━━ Supplied information ━━
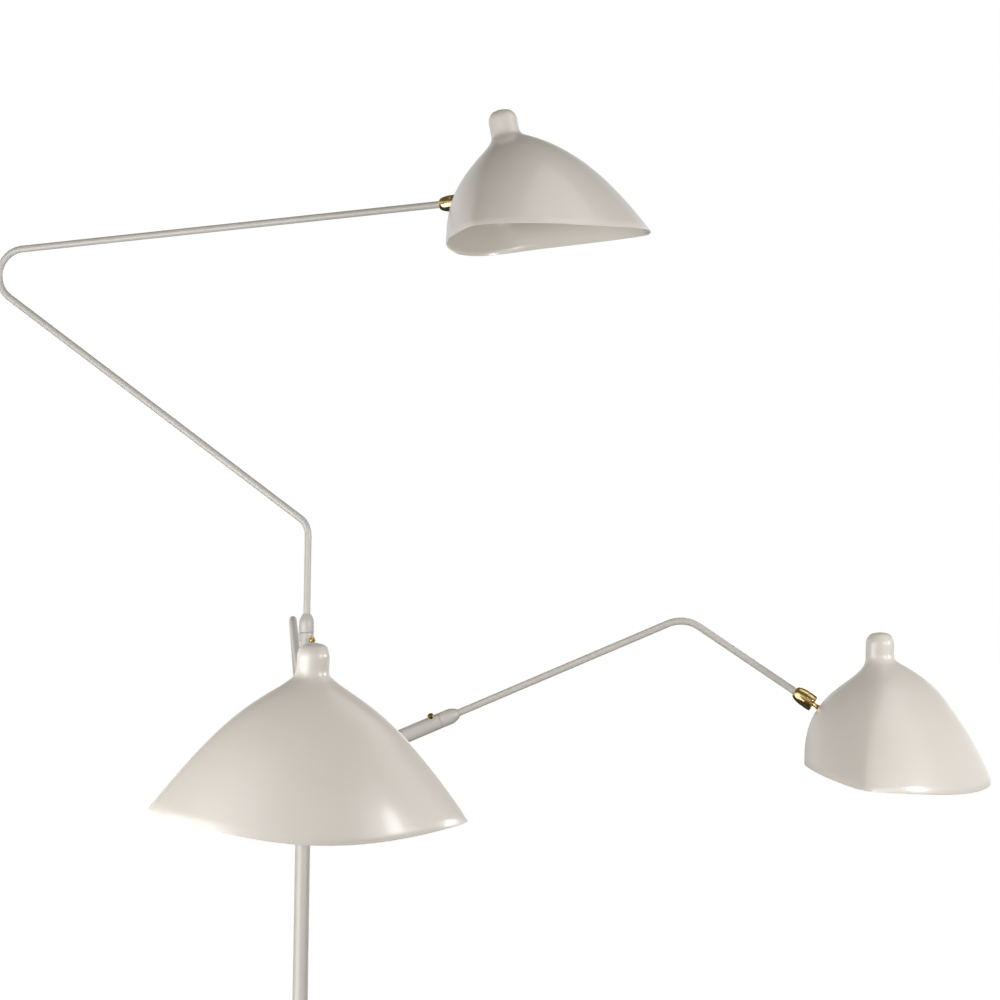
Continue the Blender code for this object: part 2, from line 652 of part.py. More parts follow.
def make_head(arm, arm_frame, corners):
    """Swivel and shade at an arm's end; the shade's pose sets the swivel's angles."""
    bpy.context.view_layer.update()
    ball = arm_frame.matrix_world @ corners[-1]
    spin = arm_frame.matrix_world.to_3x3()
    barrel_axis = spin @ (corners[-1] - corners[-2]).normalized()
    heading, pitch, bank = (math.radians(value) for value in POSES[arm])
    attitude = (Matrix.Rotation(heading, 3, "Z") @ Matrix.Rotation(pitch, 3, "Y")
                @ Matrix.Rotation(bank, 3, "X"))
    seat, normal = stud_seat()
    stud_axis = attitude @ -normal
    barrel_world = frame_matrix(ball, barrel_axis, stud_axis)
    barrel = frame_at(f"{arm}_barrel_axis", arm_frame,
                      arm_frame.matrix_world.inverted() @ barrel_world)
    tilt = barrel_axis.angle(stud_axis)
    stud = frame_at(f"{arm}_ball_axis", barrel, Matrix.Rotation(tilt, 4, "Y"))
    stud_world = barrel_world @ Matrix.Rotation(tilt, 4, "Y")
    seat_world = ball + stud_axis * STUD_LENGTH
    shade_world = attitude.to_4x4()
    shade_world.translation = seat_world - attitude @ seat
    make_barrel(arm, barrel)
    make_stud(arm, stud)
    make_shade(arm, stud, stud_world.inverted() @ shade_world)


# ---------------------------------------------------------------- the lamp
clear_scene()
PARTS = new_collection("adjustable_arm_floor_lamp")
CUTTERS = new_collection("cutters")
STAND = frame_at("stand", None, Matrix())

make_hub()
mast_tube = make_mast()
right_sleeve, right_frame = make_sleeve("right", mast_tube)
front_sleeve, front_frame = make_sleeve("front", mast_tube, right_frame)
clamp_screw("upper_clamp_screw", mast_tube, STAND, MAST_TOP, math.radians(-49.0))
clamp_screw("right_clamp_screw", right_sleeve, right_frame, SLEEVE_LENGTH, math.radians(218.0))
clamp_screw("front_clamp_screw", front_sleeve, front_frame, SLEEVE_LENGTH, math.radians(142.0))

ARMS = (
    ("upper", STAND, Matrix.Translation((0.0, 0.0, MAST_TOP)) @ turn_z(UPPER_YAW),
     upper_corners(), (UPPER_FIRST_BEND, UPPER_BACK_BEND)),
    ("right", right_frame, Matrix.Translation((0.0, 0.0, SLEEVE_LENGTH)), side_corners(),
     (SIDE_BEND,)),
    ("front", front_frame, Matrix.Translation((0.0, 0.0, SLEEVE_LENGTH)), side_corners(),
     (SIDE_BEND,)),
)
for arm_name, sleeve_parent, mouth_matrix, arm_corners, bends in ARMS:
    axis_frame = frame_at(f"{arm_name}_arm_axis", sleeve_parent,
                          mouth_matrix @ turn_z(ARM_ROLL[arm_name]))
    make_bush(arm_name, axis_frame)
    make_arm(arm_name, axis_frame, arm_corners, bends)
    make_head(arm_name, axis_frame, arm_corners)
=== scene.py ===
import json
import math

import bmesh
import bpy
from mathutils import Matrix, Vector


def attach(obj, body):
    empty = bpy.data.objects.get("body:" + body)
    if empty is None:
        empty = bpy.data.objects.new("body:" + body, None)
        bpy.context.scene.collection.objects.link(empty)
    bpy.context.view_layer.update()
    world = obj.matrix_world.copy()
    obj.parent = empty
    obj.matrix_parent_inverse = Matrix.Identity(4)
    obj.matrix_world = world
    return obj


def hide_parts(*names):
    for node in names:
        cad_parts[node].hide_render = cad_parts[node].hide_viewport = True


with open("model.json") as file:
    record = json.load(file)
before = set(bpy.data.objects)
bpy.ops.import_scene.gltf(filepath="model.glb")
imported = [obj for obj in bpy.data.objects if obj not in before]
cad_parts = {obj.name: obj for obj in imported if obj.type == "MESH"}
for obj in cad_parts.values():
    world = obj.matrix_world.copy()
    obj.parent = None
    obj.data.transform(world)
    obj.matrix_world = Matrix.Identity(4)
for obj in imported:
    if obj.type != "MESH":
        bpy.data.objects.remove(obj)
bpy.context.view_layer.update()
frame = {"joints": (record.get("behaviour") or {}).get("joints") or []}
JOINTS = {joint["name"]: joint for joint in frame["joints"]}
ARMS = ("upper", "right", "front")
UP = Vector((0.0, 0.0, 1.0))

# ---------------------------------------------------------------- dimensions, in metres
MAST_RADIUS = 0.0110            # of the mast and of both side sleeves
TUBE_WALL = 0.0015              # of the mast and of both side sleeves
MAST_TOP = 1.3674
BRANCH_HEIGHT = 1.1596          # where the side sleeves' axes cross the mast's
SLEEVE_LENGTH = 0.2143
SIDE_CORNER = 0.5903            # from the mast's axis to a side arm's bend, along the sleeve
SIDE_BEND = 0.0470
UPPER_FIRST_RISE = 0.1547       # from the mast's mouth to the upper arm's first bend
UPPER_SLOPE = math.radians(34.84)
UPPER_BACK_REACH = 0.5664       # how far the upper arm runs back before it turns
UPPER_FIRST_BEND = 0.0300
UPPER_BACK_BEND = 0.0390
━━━
### [Short task]
Extract every line above exactly as it stands.

### [Completed exercise]
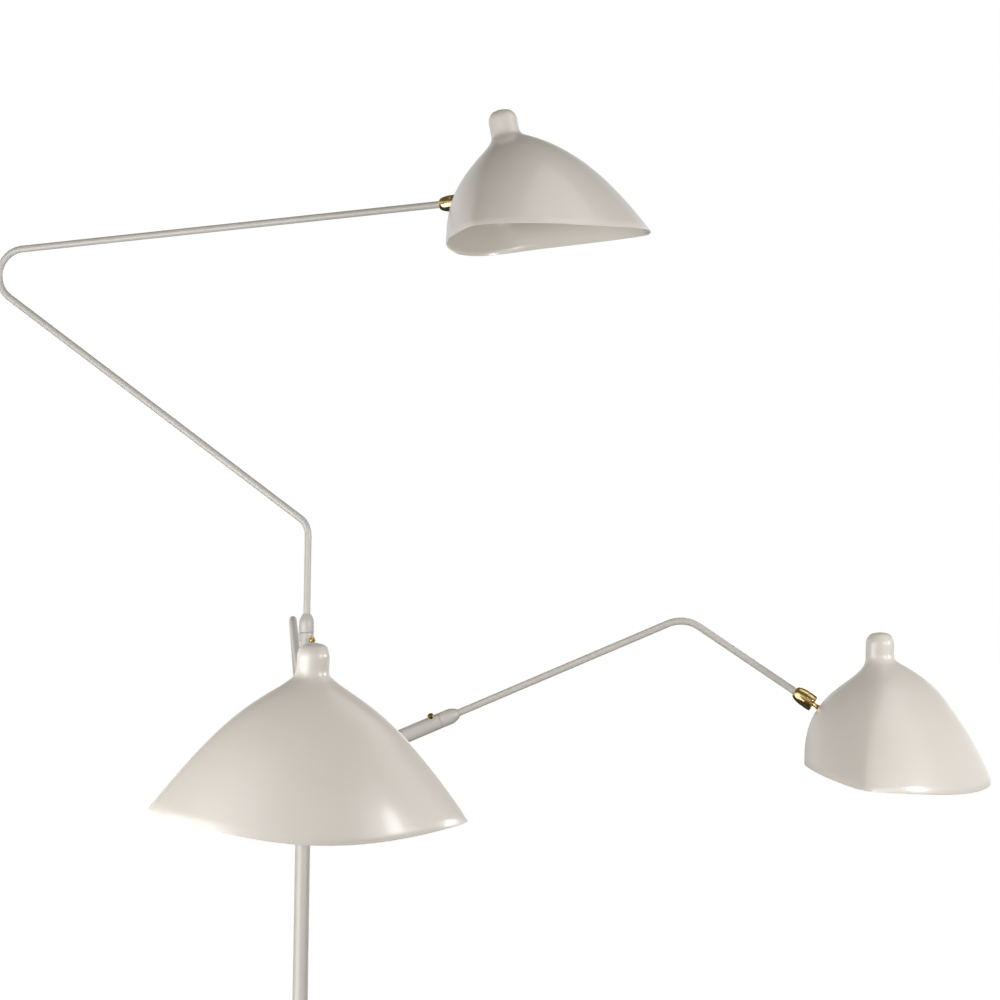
Continue the Blender code for this object: part 2, from line 652 of part.py. More parts follow.
def make_head(arm, arm_frame, corners):
    """Swivel and shade at an arm's end; the shade's pose sets the swivel's angles."""
    bpy.context.view_layer.update()
    ball = arm_frame.matrix_world @ corners[-1]
    spin = arm_frame.matrix_world.to_3x3()
    barrel_axis = spin @ (corners[-1] - corners[-2]).normalized()
    heading, pitch, bank = (math.radians(value) for value in POSES[arm])
    attitude = (Matrix.Rotation(heading, 3, "Z") @ Matrix.Rotation(pitch, 3, "Y")
                @ Matrix.Rotation(bank, 3, "X"))
    seat, normal = stud_seat()
    stud_axis = attitude @ -normal
    barrel_world = frame_matrix(ball, barrel_axis, stud_axis)
    barrel = frame_at(f"{arm}_barrel_axis", arm_frame,
                      arm_frame.matrix_world.inverted() @ barrel_world)
    tilt = barrel_axis.angle(stud_axis)
    stud = frame_at(f"{arm}_ball_axis", barrel, Matrix.Rotation(tilt, 4, "Y"))
    stud_world = barrel_world @ Matrix.Rotation(tilt, 4, "Y")
    seat_world = ball + stud_axis * STUD_LENGTH
    shade_world = attitude.to_4x4()
    shade_world.translation = seat_world - attitude @ seat
    make_barrel(arm, barrel)
    make_stud(arm, stud)
    make_shade(arm, stud, stud_world.inverted() @ shade_world)


# ---------------------------------------------------------------- the lamp
clear_scene()
PARTS = new_collection("adjustable_arm_floor_lamp")
CUTTERS = new_collection("cutters")
STAND = frame_at("stand", None, Matrix())

make_hub()
mast_tube = make_mast()
right_sleeve, right_frame = make_sleeve("right", mast_tube)
front_sleeve, front_frame = make_sleeve("front", mast_tube, right_frame)
clamp_screw("upper_clamp_screw", mast_tube, STAND, MAST_TOP, math.radians(-49.0))
clamp_screw("right_clamp_screw", right_sleeve, right_frame, SLEEVE_LENGTH, math.radians(218.0))
clamp_screw("front_clamp_screw", front_sleeve, front_frame, SLEEVE_LENGTH, math.radians(142.0))

ARMS = (
    ("upper", STAND, Matrix.Translation((0.0, 0.0, MAST_TOP)) @ turn_z(UPPER_YAW),
     upper_corners(), (UPPER_FIRST_BEND, UPPER_BACK_BEND)),
    ("right", right_frame, Matrix.Translation((0.0, 0.0, SLEEVE_LENGTH)), side_corners(),
     (SIDE_BEND,)),
    ("front", front_frame, Matrix.Translation((0.0, 0.0, SLEEVE_LENGTH)), side_corners(),
     (SIDE_BEND,)),
)
for arm_name, sleeve_parent, mouth_matrix, arm_corners, bends in ARMS:
    axis_frame = frame_at(f"{arm_name}_arm_axis", sleeve_parent,
                          mouth_matrix @ turn_z(ARM_ROLL[arm_name]))
    make_bush(arm_name, axis_frame)
    make_arm(arm_name, axis_frame, arm_corners, bends)
    make_head(arm_name, axis_frame, arm_corners)
=== scene.py ===
import json
import math

import bmesh
import bpy
from mathutils import Matrix, Vector


def attach(obj, body):
    empty = bpy.data.objects.get("body:" + body)
    if empty is None:
        empty = bpy.data.objects.new("body:" + body, None)
        bpy.context.scene.collection.objects.link(empty)
    bpy.context.view_layer.update()
    world = obj.matrix_world.copy()
    obj.parent = empty
    obj.matrix_parent_inverse = Matrix.Identity(4)
    obj.matrix_world = world
    return obj


def hide_parts(*names):
    for node in names:
        cad_parts[node].hide_render = cad_parts[node].hide_viewport = True


with open("model.json") as file:
    record = json.load(file)
before = set(bpy.data.objects)
bpy.ops.import_scene.gltf(filepath="model.glb")
imported = [obj for obj in bpy.data.objects if obj not in before]
cad_parts = {obj.name: obj for obj in imported if obj.type == "MESH"}
for obj in cad_parts.values():
    world = obj.matrix_world.copy()
    obj.parent = None
    obj.data.transform(world)
    obj.matrix_world = Matrix.Identity(4)
for obj in imported:
    if obj.type != "MESH":
        bpy.data.objects.remove(obj)
bpy.context.view_layer.update()
frame = {"joints": (record.get("behaviour") or {}).get("joints") or []}
JOINTS = {joint["name"]: joint for joint in frame["joints"]}
ARMS = ("upper", "right", "front")
UP = Vector((0.0, 0.0, 1.0))

# ---------------------------------------------------------------- dimensions, in metres
MAST_RADIUS = 0.0110            # of the mast and of both side sleeves
TUBE_WALL = 0.0015              # of the mast and of both side sleeves
MAST_TOP = 1.3674
BRANCH_HEIGHT = 1.1596          # where the side sleeves' axes cross the mast's
SLEEVE_LENGTH = 0.2143
SIDE_CORNER = 0.5903            # from the mast's axis to a side arm's bend, along the sleeve
SIDE_BEND = 0.0470
UPPER_FIRST_RISE = 0.1547       # from the mast's mouth to the upper arm's first bend
UPPER_SLOPE = math.radians(34.84)
UPPER_BACK_REACH = 0.5664       # how far the upper arm runs back before it turns
UPPER_FIRST_BEND = 0.0300
UPPER_BACK_BEND = 0.0390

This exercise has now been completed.